… in a bid to further reduce crime

Yearender |  Crime: The past five years saw a drastic drop in crime rates in the country from 4,697 cases in 2011 to 2,055 in 2015. Battery and assault remained the top crimes committed in the country in 2015, followed by larceny, and then crimes related to drugs.

While police are yet to release figures for the year of the Monkey,  as a move to further deter and reduce crime the police initiated their Safe City Solution project to install 118 CCTV cameras in Thimphu city.

The CCTVs is also expected to reduce physical deployment of police personnel especially traffic police on various locations in the city.

However, while efforts continue to bolster security in the country, some crime spilled over the border.

The discovery of the body of a 46-year-old Bhutanese man in a canal in Bangkok’s Klong Ong Ang district on April 3 left many people in the country in shock and disbelief.

The deceased was suspected to have died from a drug overdose after a bag of crystal methamphetamine that he had swallowed, burst inside his stomach.

The Thai criminal court issued arrest warrants for six suspects, including five Bhutanese nationals and a Nepalese man, linked to the death of the Bhutanese. They are suspected to be members of a drug trafficking gang smuggling drugs from India into Thailand.

In more than 20 years, less than five Bhutanese have been involved in drugs-related crimes abroad. This was the second time in three years that a Bhutanese national was involved in a drug case in Thailand. The incident made headlines in the country as well as across major news media outlets in Thailand with successive reports almost everyday.

At home, police arrested a 38-year-old man from Serthi, Jomotsangkha for trafficking marijuana on May 4, last year. Following a tip off, a police patrol seized more than 600kgs of dried marijuana from a Bolero pick-up truck that the man, a school bus driver in Jomotsangkha was driving. This was the largest quantity of marijuana seized in the country so far.
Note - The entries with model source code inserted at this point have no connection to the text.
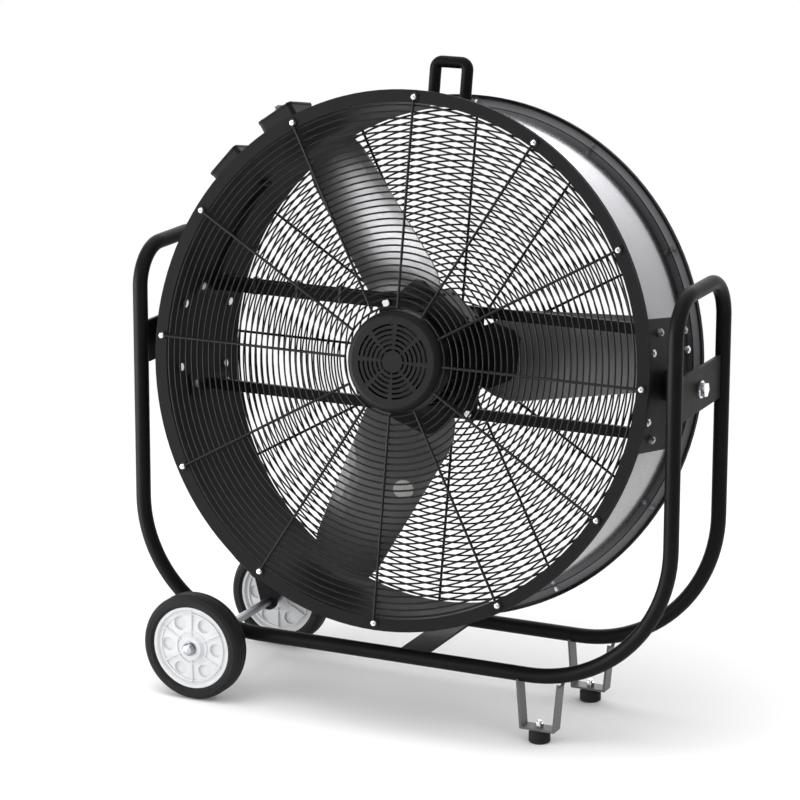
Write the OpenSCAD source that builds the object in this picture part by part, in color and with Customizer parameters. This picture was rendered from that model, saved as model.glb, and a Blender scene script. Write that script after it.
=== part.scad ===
// Portable drum fan: a steel drum with a direct-driven three-blade rotor,
// tilting in a bent-tube cradle that stands on two wheels and two rubber feet.
// Origin: on the floor under the middle of the fan. +Z is up and -Y is the
// motor side of the drum.

/* [Drum] */
// Inside diameter of the drum wall
drum_bore = 934; // [915:1:950]
// Length of the drum along its axis
drum_len = 287; // [270:1:310]
// Sheet thickness of the drum
sheet = 2; // [1.5:0.5:3]
// Width of the flange at each end of the drum
flange_w = 21; // [18:1:26]
// Depth of the lip that stiffens each flange
lip = 12; // [6:1:20]
// Tilt of the drum at rest, motor side looking up
drum_tilt = 10; // [0:1:30]

/* [Cradle] */
// Outside diameter of the cradle tube
tube_d = 28; // [25:1:32]
// Wall thickness of the cradle tube
tube_wall = 2; // [1.5:0.5:3]
// Gap between the drum flange and the cradle legs
side_clear = 28; // [24:1:40]
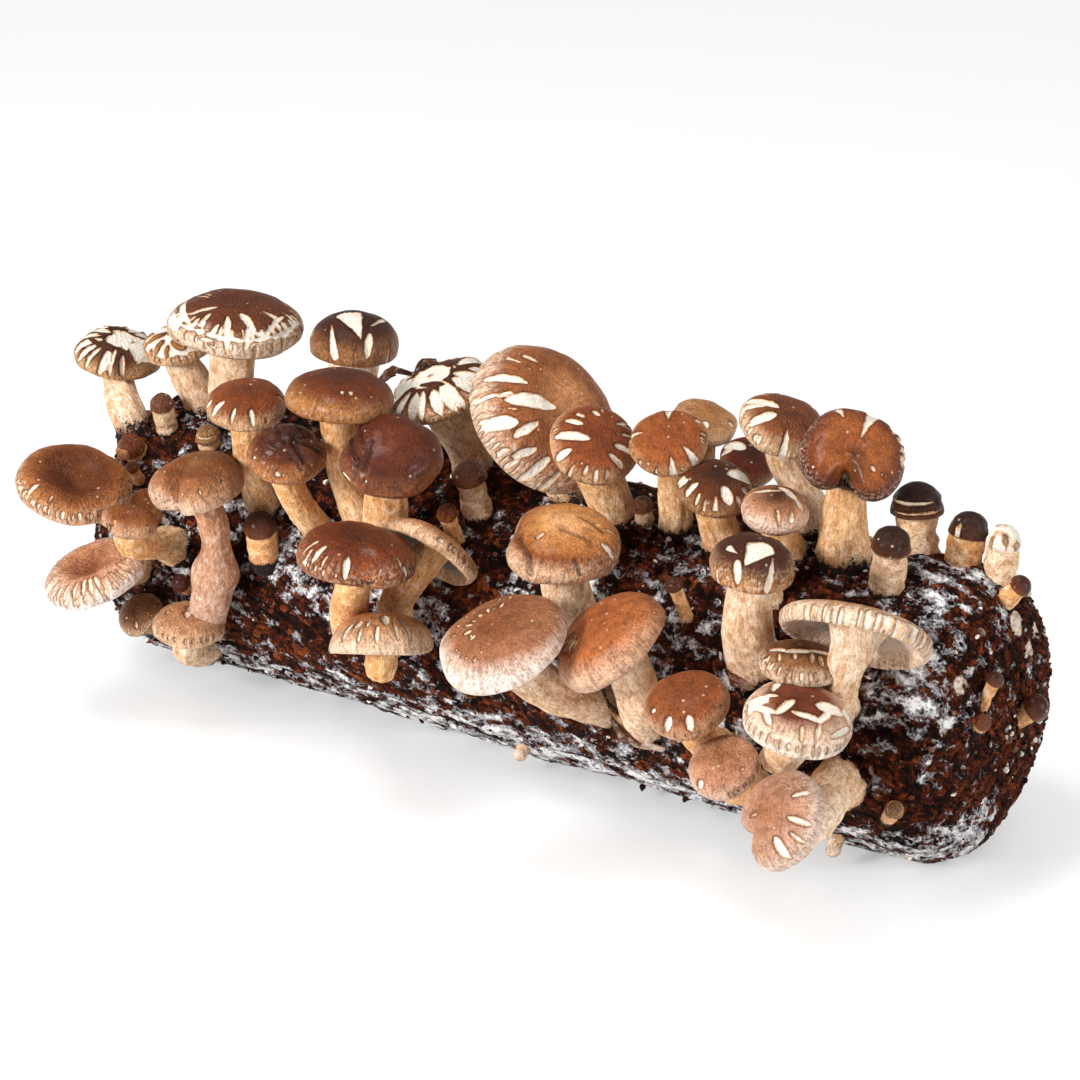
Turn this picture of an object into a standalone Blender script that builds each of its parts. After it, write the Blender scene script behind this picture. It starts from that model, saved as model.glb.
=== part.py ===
"""Shiitake fruiting log: a packed sawdust log lying down, with mushrooms of every age growing from it.

The log lies along X with its flattened underside on the XY plane and the origin
under its middle. +X is the log's near end, -Y its front and +Z up. Each grown
mushroom is a cap and a stem; the young ones, whose caps are still closed, are one
solid each, and the pins and buttons belong to the log. Sizes are in millimetres
and angles in degrees up to the point where a mesh is made.
"""

import math
from collections import namedtuple

import bmesh
import bpy
from mathutils import Matrix, Vector, noise

MM = 0.001

# The log
LOG_LENGTH = 362.0
LOG_RADIUS = 51.0
LOG_AXIS_HEIGHT = 48.0
LOG_END_ROUNDING = 24.0
LOG_END_BULGE = 3.0
LOG_RINGS = 14
LOG_SIDES = 22
LUMP_HEIGHT = 1.5
LUMP_SPACING = 34.0
FOOT_DEPTH = 9.0
GAP = 0.3

# Caps and stems
CAP_SIDES = 12
STEM_POINTS = 4
STEM_NECK = 2.5
STEM_RISE = 0.5
STEM_BEND = 0.3
STEM_SWELL_AT = 0.45
HEXAGON_FILL = 1.05
HUB_RISE = 1.0
HUB_MARGIN = 1.4
RIM_EDGE_WIDTH = 0.9
RIM_EDGE_DROP = 0.03
NOTCH_WIDTH = 0.5
DIP_WIDTH = 0.5
SWELL_LENGTH = 0.2
PIN_SIDES = 6
PIN_DEPTH = 4.0

# A cap's outline from its top to its rim, in fractions of its radius and of its height
CAP_OUTLINE = ((0.0, 1.0), (0.55, 0.88), (0.88, 0.52), (1.0, 0.14))

# A pin's outline down from its tip, in radii of its head: how far out and how far down
HEAD_OUTLINE = ((0.0, 0.0), (0.72, 0.22), (1.0, 0.8))
HEAD_DEPTH = 1.3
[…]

Thimphu police also arrested a tour operator and his accomplice, a businessman when they were abusing brown sugar in their car on the night of February 15. Police recovered 17.34 grams of brown sugar from the prime suspect’s jacket pocket. This was the third case involving brown sugar since 2004.

Meanwhile, Spasmo-proxyvon (SP) remains the most abused drug in the country with at least 8,000 capsules seized by the police, last year.

The year also witnessed the involvement of police personnel in some crimes.

A police personnel allegedly murdered his wife after stabbing her several times at the Royal Bhutan Police campus in Phuentsholing on May 5.

Another five police personnel were suspended from duty and arrested on March 24 for sharing an obscene photograph on the mobile application, WeChat.

The case of a woman conning more than 30 in a visa scam made headlines in the fire male Monkey year. Thimphu police detained the woman for deception and forgery after she allegedly promised more than 30 people employment in the USA

The escape of five detainees from the Thimphu City police station’s detention centre in Thimphu on December 20, reminded police personnel to be more alert. Three of the detainees were arrested two days after their escape, while the other two were arrested seven days later following a massive manhunt.

The fire male Monkey year also saw a change of guard for the Royal Bhutan Police (RBP) with the retirement of Brigadier Kipchu Namgyel and the appointment of Colonel Chimi Dorji as the Chief of Police in November last year.